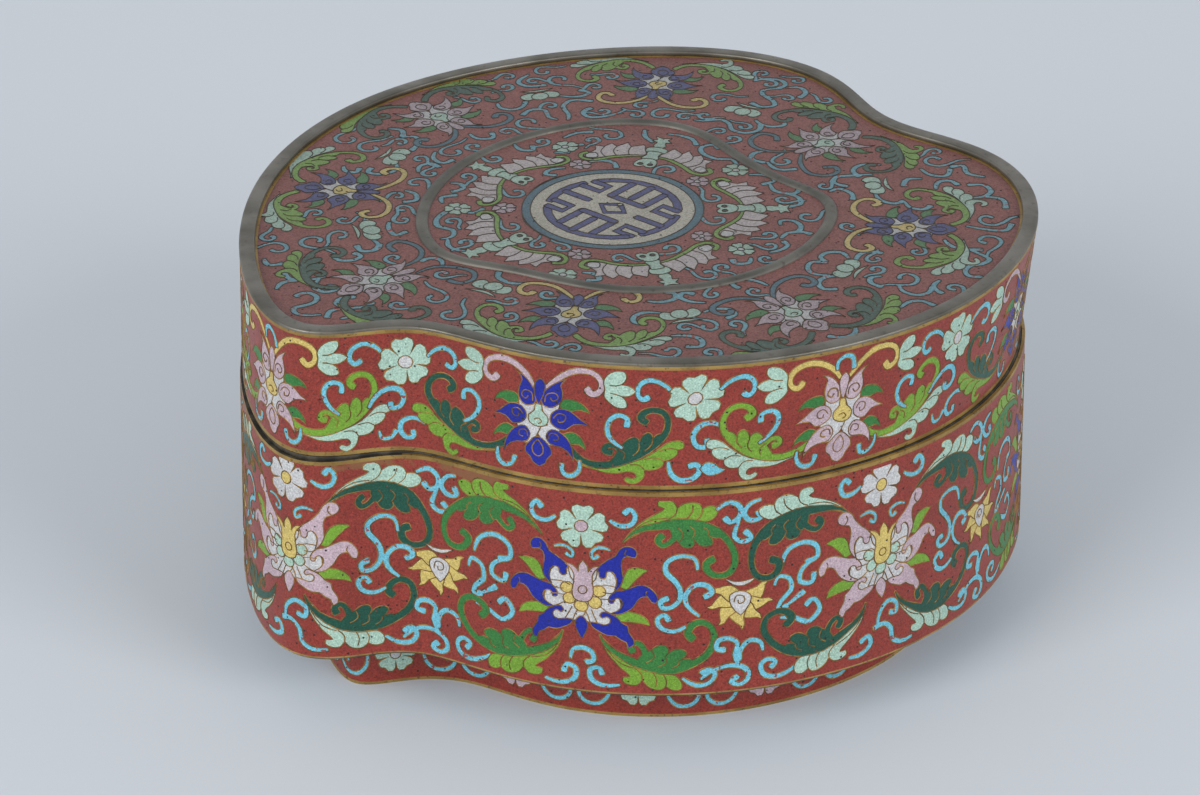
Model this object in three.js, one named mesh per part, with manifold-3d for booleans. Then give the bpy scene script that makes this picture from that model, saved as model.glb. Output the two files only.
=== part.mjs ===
// A lidded cloisonne enamel box, after a traditional lobed form: two full lobes meet at two soft
// notches. Enamelled copper base and lid, bronze rims, and a low enamelled ring underneath.
// Millimetres, +Z up, standing on the plane z = 0, centred on the Z axis.
import * as THREE from "three";
import { mergeVertices } from "three/addons/utils/BufferGeometryUtils.js";
import Module from "manifold-3d";

const wasm = await Module();
wasm.setup();

// ---- driving dimensions ----

// Pull points of the closed cubic spline that is the plan of the lid, anticlockwise.
const PLAN = [
  [125, -16], [115, 29], [86, 46], [74, 60], [66, 91], [32, 114], [-30, 111], [-92, 75],
  [-121, 14], [-120, -49], [-105, -92], [-84, -93], [-63, -84], [-34, -108], [29, -116], [97, -80],
];
// The same for the crest of the moulding round the centre field of the lid.
const FIELD = [
  [61, -3], [45, 8], [29, 29], [17, 54], [-19, 56], [-55, 30],
  [-69, -10], [-62, -44], [-38, -48], [-10, -66], [26, -61], [53, -35],
];
const STEPS_PER_PULL = 8;

const HEIGHT = 128.5;
const WALL = 2.6;

const RIM_THICKNESS = 1.7;
const RIM_WIDTH = 5.6;
const RIM_ROUND = 0.45;
const LID_SIDE = 39.1;
const LID_TAPER = 0.992;
const LID_LEAN_X = -2.2;
const LID_UNDER_RIM = 0.3;

const FIT_GAP = 0.3;
const BASE_SPREAD = 1.017;
const BASE_SHIFT_X = -1.6;
const EDGE_ROUND = 0.8;
const LEDGE_THICKNESS = 1.4;
const LEDGE_INSET = 0.2;
const COLLAR_INSET = 5.4;
const COLLAR_THICKNESS = 1.2;
const COLLAR_HEIGHT = 8.0;

const FOOT_HEIGHT = 19.5;
const FOOT_SCALE = 0.89;
const FOOT_INSET = 8.0;
const FOOT_SHIFT_Y = -1.6;

const RIDGE_WIDTH = 5.0;
const RIDGE_HEIGHT = 1.1;
const RIDGE_SIDES = 8;

// Levels that follow from them.
const PANEL_Z = HEIGHT - RIM_THICKNESS;
const LID_FOOT_Z = PANEL_Z - LID_SIDE;
const LEDGE_Z = LID_FOOT_Z - FIT_GAP;
const BASE_TOP_Z = LEDGE_Z - LEDGE_THICKNESS;

const COLOURS = { enamel: 0x8c3f38, bronze: 0x6b675c };

// ---- plan curves ----

// Closed uniform cubic B-spline through the pull of its points, as an array of Vector2.
function closedSpline(pulls) {
  const curve = [];
  const count = pulls.length;
  for (let i = 0; i < count; i++) {
    const span = [0, 1, 2, 3].map((k) => pulls[(i + k) % count]);
    for (let j = 0; j < STEPS_PER_PULL; j++) {
      const t = j / STEPS_PER_PULL;
      const weights = [
        (1 - t) ** 3, 3 * t ** 3 - 6 * t ** 2 + 4, -3 * t ** 3 + 3 * t ** 2 + 3 * t + 1, t ** 3,
      ];
      const point = new THREE.Vector2();
      span.forEach(([x, y], k) => point.add(new THREE.Vector2(x, y).multiplyScalar(weights[k] / 6)));
      curve.push(point);
    }
  }
  return curve;
}

// The curve moved inwards by a distance, square to itself.
function inset(curve, distance) {
  return curve.map((point, i) => {
    const before = curve.at(i - 1);
    const after = curve[(i + 1) % curve.length];
    const along = after.clone().sub(before).normalize();
    return new THREE.Vector2(point.x - along.y * distance, point.y + along.x * distance);
  });
}

// The curve scaled about the centre of the plan and then moved.
function scaled(curve, factor, shiftX = 0, shiftY = 0) {
  return curve.map(({ x, y }) => new THREE.Vector2(x * factor + shiftX, y * factor + shiftY));
}

// ---- solids ----

function indexedGeometry(positions, triangles) {
  const geometry = new THREE.BufferGeometry();
  geometry.setAttribute("position", new THREE.Float32BufferAttribute(positions, 3));
  geometry.setIndex(triangles);
  return geometry;
}

// Triangles between loop number a and loop number b, both with the same count of points.
function bandTriangles(a, b, count) {
  const triangles = [];
  for (let i = 0; i < count; i++) {
    const j = (i + 1) % count;
    triangles.push(a * count + i, a * count + j, b * count + j);
    triangles.push(a * count + i, b * count + j, b * count + i);
  }
  return triangles;
}

const loopPositions = ({ loop, z }) => loop.flatMap(({ x, y }) => [x, y, z]);

// Solid through stacked loops, lowest first, closed by a flat cap at each end.
function stack(levels) {
  const count = levels[0].loop.length;
  const positions = levels.flatMap(loopPositions);
  const triangles = [];
  for (let k = 0; k + 1 < levels.length; k++) triangles.push(...bandTriangles(k, k + 1, count));
  const last = levels.length - 1;
  for (const [a, b, c] of THREE.ShapeUtils.triangulateShape(levels[0].loop, [])) {
    triangles.push(c, b, a);
  }
  for (const [a, b, c] of THREE.ShapeUtils.triangulateShape(levels[last].loop, [])) {
    triangles.push(last * count + a, last * count + b, last * count + c);
  }
  return indexedGeometry(positions, triangles);
}

// Ring whose cross-section, a list of [inset, z] turning from the outer face up and inwards,
// follows a plan curve.
function ring(curve, section) {
  const levels = section.map(([distance, z]) => ({ loop: inset(curve, distance), z }));
  const positions = levels.flatMap(loopPositions);
  const triangles = levels.flatMap((_, k) => bandTriangles(k, (k + 1) % levels.length, curve.length));
  return indexedGeometry(positions, triangles);
}

function toManifold(geometry) {
  const welded = geometry.clone();
  welded.deleteAttribute("normal");
  welded.deleteAttribute("uv");
  const merged = mergeVertices(welded);
  return new wasm.Manifold(new wasm.Mesh({
    numProp: 3,
    vertProperties: new Float32Array(merged.attributes.position.array),
    triVerts: new Uint32Array(merged.index.array),
  }));
}

function cut(solid, tool) {
  const { vertProperties, triVerts } = toManifold(solid).subtract(toManifold(tool)).getMesh();
  return indexedGeometry(Array.from(vertProperties), Array.from(triVerts));
}

// ---- the pieces ----

const plan = closedSpline(PLAN);
const baseTopPlan = scaled(plan, 1, BASE_SHIFT_X);
const baseFootPlan = scaled(plan, BASE_SPREAD, BASE_SHIFT_X);
const footPlan = inset(scaled(baseFootPlan, FOOT_SCALE, 0, FOOT_SHIFT_Y), FOOT_INSET);
const fieldCurve = closedSpline(FIELD);

// Low strip on edge that closes on itself: the ring the box stands on.
function footRing() {
  return ring(footPlan, [[0, 0], [0, FOOT_HEIGHT], [WALL, FOOT_HEIGHT], [WALL, 0]]);
}

// Open cup that spreads a little downwards, with a flat bottom and a softened lower edge.
function base() {
  const outside = stack([
    { loop: inset(baseFootPlan, EDGE_ROUND), z: FOOT_HEIGHT },
    { loop: inset(baseFootPlan, EDGE_ROUND * 0.3), z: FOOT_HEIGHT + EDGE_ROUND * 0.3 },
    { loop: baseFootPlan, z: FOOT_HEIGHT + EDGE_ROUND },
    { loop: baseTopPlan, z: BASE_TOP_Z },
  ]);
  const inside = stack([
    { loop: inset(baseFootPlan, WALL), z: FOOT_HEIGHT + WALL },
    { loop: inset(baseTopPlan, WALL), z: BASE_TOP_Z + WALL },
  ]);
  return cut(outside, inside);
}

// Flat ledge on the wall of the base, with a collar standing up inside the lid.
function baseRim() {
  const collarInside = COLLAR_INSET + COLLAR_THICKNESS;
  const collarTop = LEDGE_Z + COLLAR_HEIGHT;
  return ring(baseTopPlan, [
    [LEDGE_INSET, BASE_TOP_Z], [LEDGE_INSET, LEDGE_Z], [COLLAR_INSET, LEDGE_Z],
    [COLLAR_INSET, collarTop - EDGE_ROUND / 2], [COLLAR_INSET + EDGE_ROUND / 2, collarTop],
    [collarInside, collarTop], [collarInside, BASE_TOP_Z],
  ]);
}

// Cup turned over: it narrows a little towards its open edge, and its top is the sunk panel.
function lid() {
  const upper = inset(plan, LID_UNDER_RIM);
  const lower = scaled(upper, LID_TAPER, LID_LEAN_X);
  const outside = stack([{ loop: lower, z: LID_FOOT_Z }, { loop: upper, z: PANEL_Z }]);
  const inside = stack([
    { loop: inset(scaled(lower, 1, LID_LEAN_X * (WALL / LID_SIDE)), WALL), z: LID_FOOT_Z - WALL },
    { loop: inset(upper, WALL), z: PANEL_Z - WALL },
  ]);
  return cut(outside, inside);
}

// Bare strip laid on the edge of the panel, with its corners eased.
function lidRim() {
  return ring(plan, [
    [0, PANEL_Z], [0, HEIGHT - RIM_ROUND], [RIM_ROUND * 0.3, HEIGHT - RIM_ROUND * 0.3],
    [RIM_ROUND, HEIGHT], [RIM_WIDTH - RIM_ROUND, HEIGHT],
    [RIM_WIDTH - RIM_ROUND * 0.3, HEIGHT - RIM_ROUND * 0.3], [RIM_WIDTH, HEIGHT - RIM_ROUND],
    [RIM_WIDTH, PANEL_Z],
  ]);
}

// Half-round moulding that frames the centre field.
function medallionRidge() {
  const section = [];
  for (let k = 0; k <= RIDGE_SIDES; k++) {
    const turn = (Math.PI * k) / RIDGE_SIDES;
    section.push([-Math.cos(turn) * (RIDGE_WIDTH / 2), PANEL_Z + Math.sin(turn) * RIDGE_HEIGHT]);
  }
  return ring(fieldCurve, section);
}

// ---- the scene graph ----

const enamel = () => new THREE.MeshStandardMaterial({
  color: COLOURS.enamel, roughness: 0.3, metalness: 0,
});
const bronze = () => new THREE.MeshStandardMaterial({
  color: COLOURS.bronze, roughness: 0.45, metalness: 0.9,
});

const PIECES = [
  ["foot_ring", footRing, enamel],
  ["base", base, enamel],
  ["base_rim", baseRim, bronze],
  ["lid", lid, enamel],
  ["lid_rim", lidRim, bronze],
  ["medallion_ridge", medallionRidge, bronze],
];

const box = new THREE.Group();
for (const [name, shape, finish] of PIECES) {
  const mesh = new THREE.Mesh(shape(), finish());
  mesh.name = name;
  box.add(mesh);
}

// The origin is under the middle of the whole box, seen from above.
const middle = new THREE.Box3().setFromObject(box, true).getCenter(new THREE.Vector3());
box.position.set(-middle.x, -middle.y, 0);

export default box;
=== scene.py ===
"""Lidded cloisonne enamel box: a wired and enamelled base and lid with bronze rims on a low ring.

Every band of enamel is first drawn flat, in millimetres, as cells of colour. The flat drawing is cut
into triangles along the cells' edges and laid on the wall or the lid, and a gilt wire follows each edge.
"""

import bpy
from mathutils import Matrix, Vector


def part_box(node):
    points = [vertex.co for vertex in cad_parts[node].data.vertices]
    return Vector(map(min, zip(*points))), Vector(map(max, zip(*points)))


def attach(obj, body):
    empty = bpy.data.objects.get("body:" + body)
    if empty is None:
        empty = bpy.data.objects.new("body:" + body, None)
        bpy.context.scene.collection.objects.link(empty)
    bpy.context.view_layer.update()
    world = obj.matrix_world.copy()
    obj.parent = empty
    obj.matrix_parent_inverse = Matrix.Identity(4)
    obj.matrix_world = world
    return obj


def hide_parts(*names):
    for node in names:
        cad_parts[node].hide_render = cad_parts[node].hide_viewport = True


bl_info = {
    "name": "Cloisonne Box",
    "version": (1, 0, 0),
    "blender": (4, 5, 0),
    "location": "View3D > Sidebar > Box",
    "description": "Builds a lidded cloisonne enamel box round its solid model",
    "category": "Add Mesh",
}

from math import atan2, ceil, cos, degrees, exp, hypot, pi, radians, sin

import bmesh
import bpy
from mathutils import Vector
from mathutils.geometry import delaunay_2d_cdt

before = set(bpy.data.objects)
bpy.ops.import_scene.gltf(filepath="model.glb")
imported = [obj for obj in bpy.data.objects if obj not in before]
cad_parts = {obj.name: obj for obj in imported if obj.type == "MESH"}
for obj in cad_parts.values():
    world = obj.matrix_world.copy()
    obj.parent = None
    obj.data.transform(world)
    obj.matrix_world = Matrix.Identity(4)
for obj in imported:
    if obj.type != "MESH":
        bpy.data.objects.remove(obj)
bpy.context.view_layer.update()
MM = 0.001


def level(node, end):
    """Lowest or highest level of a solid, in millimetres."""
    return round(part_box(node)[end][2] / MM, 3)


# ---------------------------------------------------------------- shape of the box, millimetres

# Pull points of the closed cubic splines for the plan of the lid and the crest of its inner moulding.
PLAN = [(125, -16), (115, 29), (86, 46), (74, 60), (66, 91), (32, 114), (-30, 111), (-92, 75),
        (-121, 14), (-120, -49), (-105, -92), (-84, -93), (-63, -84), (-34, -108), (29, -116), (97, -80)]
FIELD = [(61, -3), (45, 8), (29, 29), (17, 54), (-19, 56), (-55, 30),
         (-69, -10), (-62, -44), (-38, -48), (-10, -66), (26, -61), (53, -35)]
STEPS_PER_PULL = 20

FOOT_TOP = level("foot_ring", 1)
BASE_TOP = level("base", 1)
LID_FOOT = level("lid", 0)
PANEL = level("lid", 1)
TOP = level("lid_rim", 1)

WALL = 2.6
RIM_WIDTH = 4.7

# How the lid, the base and the foot depart from the plan of the lid's top.
LID_TAPER, LID_LEAN_X, LID_UNDER_RIM = 0.992, -2.2, 0.3
BASE_SPREAD, BASE_SHIFT_X = 1.017, -1.6
FOOT_SCALE, FOOT_INSET, FOOT_SHIFT_Y = 0.89, 8.0, -1.6

LEDGE_GAP, COLLAR_INSET, COLLAR_THICKNESS, COLLAR_RISE = 0.2, 5.4, 1.2, 8.0
RIDGE_HALF_WIDTH, RIDGE_HEIGHT, RIDGE_STEPS = 1.9, 1.1, 10
RIM_ROUNDING, LEDGE_ROUNDING = 0.7, 0.3

# Plain gilt borders: round the bands of the sides, under the lid's rim, and on the rim's own lowest part.
BAND, TOP_BAND, RIM_GILT = 1.3, 0.5, 0.8
# The base's chamfer underneath, and its lip, which rises where the lid closes on it.
CHAMFER, LIP_WIDTH, LIP_RISE, LIP_LAP, LIP_DIP = 0.8, 1.0, 1.25, 0.1, 0.05
# Where the seam gapes and how far the gap spreads, as shares of the way round the plan, and how nearly
# closed it is where the lip is gilt.
GAPING, GAPING_WIDTH, LIP_GILT_FROM = 0.60, 0.14, 0.6
# How far the top's drawing stops short of the rim, and how far loose wires stay off a band's border.
PANEL_MARGIN, WIRE_MARGIN = 0.7, 0.2
# Distance between the plain points that let a flat band bend.
GRID = 3.3


# ---------------------------------------------------------------- drawing

# A smooth line takes a step for so many degrees of turn and millimetres of length, up to a limit.
TURN_PER_STEP, LENGTH_PER_STEP, MOST_STEPS = 26, 6, 6
# A band's end is blunt if it is wider than twice the first number; the second is half its blunt angle.
BLUNT_FROM, BLUNT_ANGLE = 0.12, 0.8
NO_LENGTH = 1e-6


def pairs(loop):
    """Each item of a closed loop with the one after it."""
    return zip(loop, loop[1:] + loop[:1])


def apart(one, other):
    return hypot(other[0] - one[0], other[1] - one[1])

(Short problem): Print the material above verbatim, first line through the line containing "const WALL = 2.6;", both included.

(Answer to this problem):
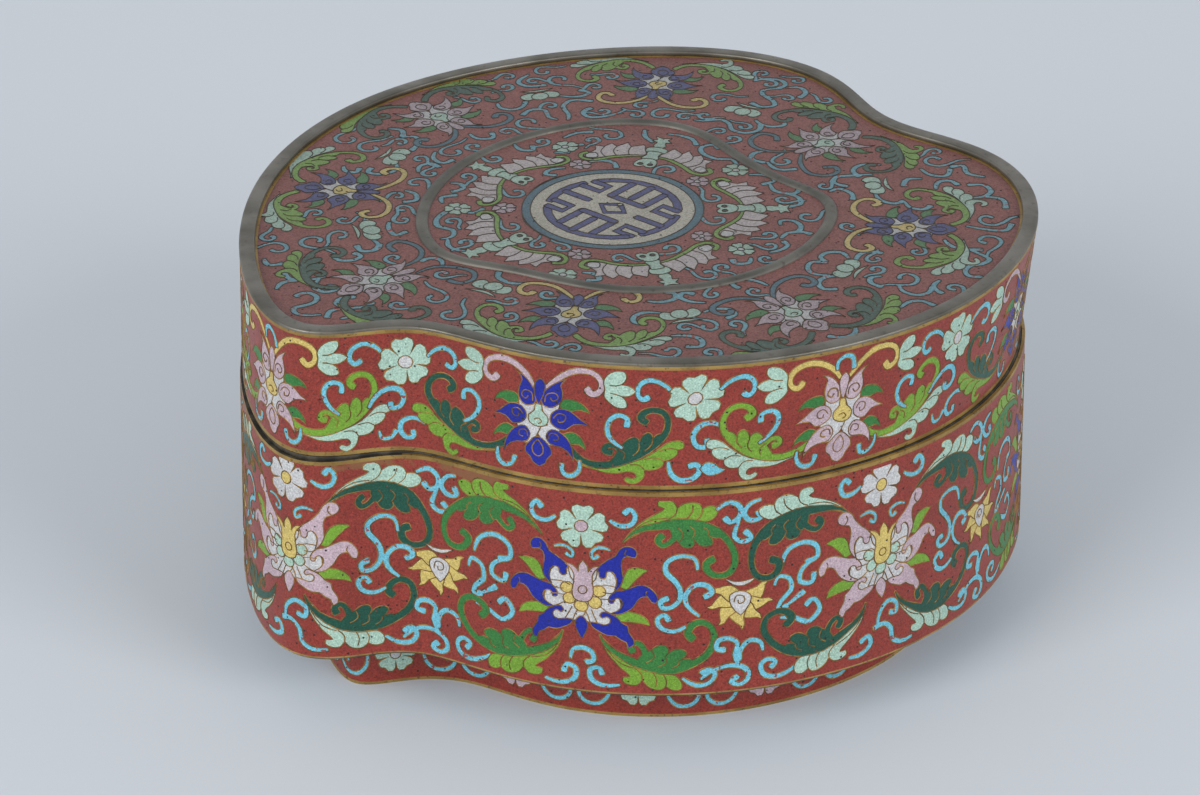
Model this object in three.js, one named mesh per part, with manifold-3d for booleans. Then give the bpy scene script that makes this picture from that model, saved as model.glb. Output the two files only.
=== part.mjs ===
// A lidded cloisonne enamel box, after a traditional lobed form: two full lobes meet at two soft
// notches. Enamelled copper base and lid, bronze rims, and a low enamelled ring underneath.
// Millimetres, +Z up, standing on the plane z = 0, centred on the Z axis.
import * as THREE from "three";
import { mergeVertices } from "three/addons/utils/BufferGeometryUtils.js";
import Module from "manifold-3d";

const wasm = await Module();
wasm.setup();

// ---- driving dimensions ----

// Pull points of the closed cubic spline that is the plan of the lid, anticlockwise.
const PLAN = [
  [125, -16], [115, 29], [86, 46], [74, 60], [66, 91], [32, 114], [-30, 111], [-92, 75],
  [-121, 14], [-120, -49], [-105, -92], [-84, -93], [-63, -84], [-34, -108], [29, -116], [97, -80],
];
// The same for the crest of the moulding round the centre field of the lid.
const FIELD = [
  [61, -3], [45, 8], [29, 29], [17, 54], [-19, 56], [-55, 30],
  [-69, -10], [-62, -44], [-38, -48], [-10, -66], [26, -61], [53, -35],
];
const STEPS_PER_PULL = 8;

const HEIGHT = 128.5;
const WALL = 2.6;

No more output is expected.